Al amanecer, la lombriz metálica horada las tripas de la tierra y traga a miles de personas a su paso. Se detiene en cada estación y las regurgita mecánicamente. Luis, sentado en su vientre, dormita el tiempo que dura el trayecto desde el extrarradio hasta la empresa en la que trabaja al norte de Madrid. El traqueteo del gusano articulado le lleva a pensar en su pueblo. Hace diecisiete años, dos meses y cuatro días que lo dejó. Lo recuerda como una condena, una cadena perpetua. No habrá lugar con más ingenieros, arquitectos y licenciados que su pueblo. Nadie los preparó para cuidar la tierra y el ganado. Por eso, se decidieron a buscar trabajo en la granja de hormigón. Y recorren, en cuanto un sol incoloro descabeza, los kilómetros que les separan de sus casas, cubículos en vertical a los que apenas llega la luz.

Atrás dejó a sus padres que, cuando vienen a verle, regresan despavoridos a una casa sin calefacción central, ni doble acristalamiento ni wifi.
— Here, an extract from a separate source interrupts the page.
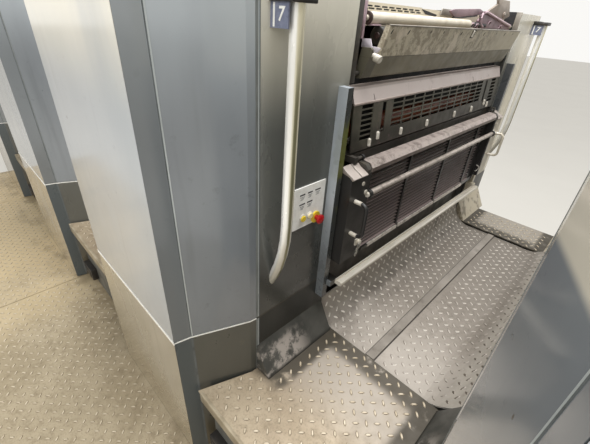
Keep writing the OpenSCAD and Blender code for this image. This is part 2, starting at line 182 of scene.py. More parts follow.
def cover_paint(name, light, dark, streak, low, high, foot=None, painted_top_light=None, coat=0.25, more=None):
    """Gloss enamel of the column covers: faint streaks, smudges and small dark chips, an optional
    painted highlight and reflection towards the top, and an optional colour towards the foot.
    """
    s = Surface(name, light, dark, 2.2, (1, 1, 0.35), 5, coat=coat)
    s.bsdf.inputs["Coat Roughness"].default_value = 0.12
    s.over(streak, s.patches(9, 3, 0.58, 0.8, 0.45, (1.6, 1.6, 0.12), 3))
    s.over(streak, s.ragged(26, 8, 0.6, 0.72, 0.3))
    chips = s.span(s.spots(15, (1, 1, 0.6)), 0.06, 0.02)
    s.over((58, 54, 46), chips, s.patches(4, 11, 0.5, 0.56), amount=0.8)
    # Painted highlight and reflection: the cover is painted lighter towards the top
    if painted_top_light:
        colour, z0, z1 = painted_top_light
        s.over(colour, s.along(Z, z0, z1), s.patches(3, 6, 0.1, 0.55, stretch=(1, 1, 0.3)))
    # Colour towards the foot; on the lower end covers and the inner panels it is painted reflection and
    # shade
    if foot:
        colour, z0, z1, amount = foot
        s.over(colour, s.below(Z, z0, z1), s.patches(5, 5, 0.1, 0.5), amount=amount)
    if more:
        more(s)
    s.done(s.noise(6, (1, 1, 0.5), 5, shift=2), low, high, 420, 0.05, 0.0004, 2)


def dull_paint(name, light, dark, grime, low=0.3, high=0.5, amount=0.6):
    """Worn machine enamel with greasy patches."""
    s = Surface(name, light, dark, 7, detail=5, specular=0.4)
    s.over(grime, s.ragged(18, 4, 0.5, 0.72, amount))
    s.over(grime, s.span(s.spots(60), 0.16, 0.05, 0, amount * 0.6))
    s.done(s.noise(22, shift=9), low, high, 260, 0.12, 0.0006)


def bare_metal(name, light, dark, grime, low, high, metallic=0.85, grain=(1, 1, 1)):
    """Steel or aluminium with handling marks and a fine grain."""
    s = Surface(name, light, dark, 14, grain, 5, metallic=metallic)
    s.over(grime, s.ragged(30, 6, 0.55, 0.75, 0.5, grain))
    s.done(s.noise(40, grain, shift=1), low, high, 500, 0.08, 0.0003, 2, grain)


def plastic(name, light, dark, low=0.25, high=0.4):
    s = Surface(name, light, dark, 60)
    s.done(s.noise(90, shift=3), low, high, 900, 0.04, 0.0002, 2)


def lug_metal(name, light, dark, worn, side, climb=None):
    """Tread lugs: polished tops, painted shade on their flanks, and a painted highlight on the climb of
    a footboard.
    """
    s = Surface(name, light, dark, 14, detail=5, metallic=0.15)
    s.over(worn, s.ragged(30, 6, 0.55, 0.75, 0.5))
    # Painted shade: the flanks, found by their normals, take the side colour
    s.over(side, s.flip(s.turned(Z, 0.72, 0.95)))
    if climb:
        # Painted highlight on the lugs of a footboard's climb
        s.over(climb, s.turned(X, 0.3, 0.6), s.along(Z, 0.064, 0.104))
    s.done(s.noise(40, shift=1), 0.3, 0.5, 500, 0.08, 0.0003, 2)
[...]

Luis trata de convencerlos para que se queden con él. A la angustia del estrés del trabajo, de las prisas por llegar a cualquier sitio, se le suma la de pensar que a sus padres les pueda pasar algo estando solos, que puedan enfermar y no reciban la simple visita de un médico, porque hace ya varios años que la administración decidió que, para cincuenta vecinos, la salud era lo de menos. El consultorio más cercano está a quince kilómetros y no es plan de presentarse allí en tractor, el único medio de que disponen sus padres. Se desespera cuando les llama por teléfono y el “dichoso aparato”, como lo llama su madre, no está operativo, porque las comunicaciones no son en el pueblo como en la ciudad. Si su padre atiende la llamada a la primera, lo puede imaginar en el monte, sacando a las cabras, el sitio donde se asegura la cobertura.
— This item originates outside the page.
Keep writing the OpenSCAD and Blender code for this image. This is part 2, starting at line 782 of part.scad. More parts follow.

Ellos le piden que se tranquilice, que, si han de morir, morirán tranquilos. Pero que no pueden abandonar las cuatro casas que quedan, que se caerían a los dos días unas sobre otras; que quién labraría las tierras y daría de comer al ganado, quién limpiaría las sepulturas de los abuelos, y que, sin ver amanecer, como hacen al levantarse, no sabrían en qué día viven. No, hijo, no te preocupes por nosotros.
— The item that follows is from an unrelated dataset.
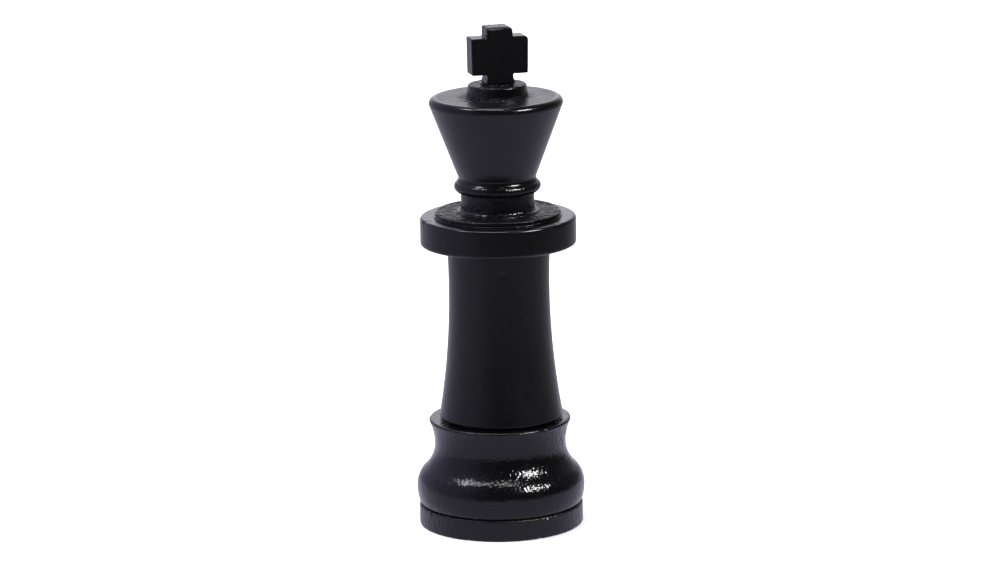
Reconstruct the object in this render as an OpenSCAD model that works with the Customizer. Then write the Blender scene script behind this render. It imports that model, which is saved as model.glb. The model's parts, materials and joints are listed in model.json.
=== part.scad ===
// Giant king from a set of lawn chess: turned and sawn wooden pieces, painted black,
// that are doweled, screwed and glued together on one upright axis.
// Z runs up that axis from the ground, and the cross's arms lie along X. Millimetres.

/* [Foot disc] */
// Radius of the foot disc
foot_r = 49.9; // [48:0.1:54]
// Height of the foot disc
foot_h = 13; // [11:0.2:18]
// Rounding of the foot disc's two edges
foot_edge = 0.9; // [0.4:0.1:2]

/* [Base] */
// Radius where the base meets the foot disc
base_seat_r = 48; // [44:0.2:49]
// Largest radius of the base, at its bulge
bulge_r = 51.2; // [49:0.1:56]
// Radius of the arc that rounds the bulge's upper side
bulge_arc_r = 15; // [8:0.2:22]
// Smallest radius of the base, in the hollow under its rim
hollow_r = 40; // [37:0.1:42]
// Radius of the base's rim
rim_r = 43.2; // [41:0.1:48]
// Height of the bulge above the base's underside
bulge_up = 11.2; // [8:0.2:15]
// Height of the hollow above the base's underside
hollow_up = 37.4; // [31:0.2:40]
// Height of the whole base
base_h = 52.8; // [46:0.1:60]
// Rounding of the rim's edge
rim_edge = 0.8; // [0.3:0.1:1.5]
// Depth of the socket that takes the stem's tenon
socket_d = 12; // [8:0.5:16]
// How far the socket, and all that stands in it, is off the base's centre towards +X
stem_off = 1; // [0:0.1:1.5]

/* [Stem] */
// Radius of the stem's tenon
tenon_r = 33; // [24:0.5:34]
// Open gap between the rim and the stem's lower edge
shadow_gap = 0.8; // [0.4:0.1:4]
// Radius of the stem at its waist
waist_r = 30.6; // [28:0.1:32]
// Radius of the long arc that shapes the stem
stem_arc_r = 460; // [400:10:900]
// Height of the waist above the stem's lower edge
waist_up = 81.4; // [60:0.5:90]
// Height of the stem above its lower edge
stem_h = 107.3; // [95:0.2:120]
// Rounding of the stem's lower edge
stem_edge = 1.5; // [0.3:0.1:2]

/* [Collar] */
// Radius of the collar's flange
flange_r = 47.3; // [43:0.1:52]
// Height of the flange
flange_h = 17.2; // [12:0.1:22]
// Rounding of the flange's lower edge
flange_low_edge = 1.7; // [1:0.1:4]
// Rounding of the flange's upper edge
flange_top_edge = 1.8; // [0.4:0.1:2.5]
// Radius of the step disc's lower tier
step_low_r = 39; // [36:0.1:42]
// Radius of the step disc's upper tier
step_top_r = 38.1; // [33:0.1:38.5]
// Height of the lower tier
step_low_h = 0.8; // [0.8:0.1:2]
// Height of the whole step disc
step_h = 3; // [3:0.1:5]

/* [Neck and bead] */
// Radius of the neck's foot
neck_foot_r = 24.9; // [24.8:0.1:30]
// Height of the neck's foot
neck_foot_h = 0.6; // [0.6:0.1:4]
// Radius of the neck
neck_r = 22.2; // [18:0.1:22.2]
// Radius of the small hollow between the neck's foot and the neck
neck_cove_r = 2.2; // [0.8:0.1:2.2]
// Height of the whole neck
neck_h = 12.1; // [9:0.1:16]
// Outer radius of the bead
bead_r = 26.3; // [25:0.1:30]
// Radius of the bead's round edge
bead_edge = 3.5; // [2.5:0.1:4]
// Angle above level at which the bead's round edge meets the crown's foot
bead_join = 55; // [40:1:70]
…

Y Luis, con el vaivén del gusano voraz, se siente como acunado entre los brazos de su madre. Y decide que de este fin de semana no pasará. Irá al pueblo, que ya hace tiempo que lo necesita. Y recorrerá las solitarias callejuelas, olerá la hierba húmeda de los caminos junto al arroyo, y hurtará alguna granada, que para eso es otoño. Si la ciudad no lo engulle primero, visitará a sus padres, aunque sea una cita fugaz, antes de que el lunes, de nuevo, la lombriz se lo zampe en las oscuras entrañas de la tierra.